A family of bees consists of at least 10,000 bees during the winter rest period, and 30,000 to 60,000 during the active period. The queen bee is the only fertile female. She differs from the other bees by her longer and bulkier abdomen (total length 18-20 mm) and she can live up to 4 or 5 years. Her job is to lay eggs. When the good season starts it can lay up to two thousand eggs in a day. It lays a fertilised egg in the normal-sized cells that will give life to a female bee, and an unfertilised egg in the larger cells from which a male bee will be born. The egg hatches after three days and a small larva is born, which is fed for the first three days with royal jelly and then with pollen and honey. Royal jelly is secreted by the hypopharyngeal and mandibular glands of the nurse bees. 21 days after the egg is laid, the young bee breaks the operculum with its mandibles to finally emerge from the cell.

The drone is the male bee, has no sting and it’s about 15 mm long. Its job is to fertilise the queen, and it lives about one season. The worker, instead, is a sterile female and it is about 12-13 mm long. In the hive we can count a few tens of thousands of them, they live about 40 days in Summer and then they survive the Winter during the bad season. Its body is extremely versatile, that’s the reason why it performs all the work necessary for the family throughout its entire life, from feeding the young larvae and the queen, to cleaning the cells, transforming nectar into honey, building the combs, and collecting everything that is necessary for the bee life in the hive such as water, nectar, pollen and propolis.

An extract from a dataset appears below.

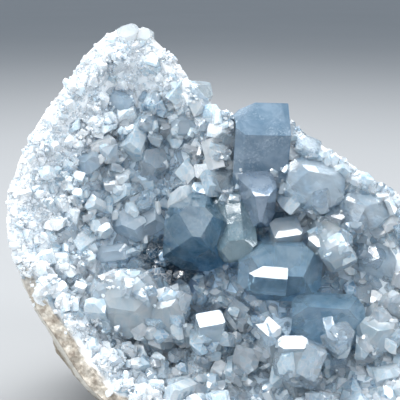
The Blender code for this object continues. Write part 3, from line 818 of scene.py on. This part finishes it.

Nectar is “sucked” with the ligule from the flowers’ calyx to be then stored in the “honeycomb sac” and transported to the hive. Pollen is collected by the bee on the stamens, the male part of the flowers, using the mandibles and then packed and transported on the bristles of the hind legs called “baskets”. Worker bees also collect the sugary secretions produced by certain insect species, known as honeydew, while they collect resin and propolis from buds and they use them to seal every crevice in the hive.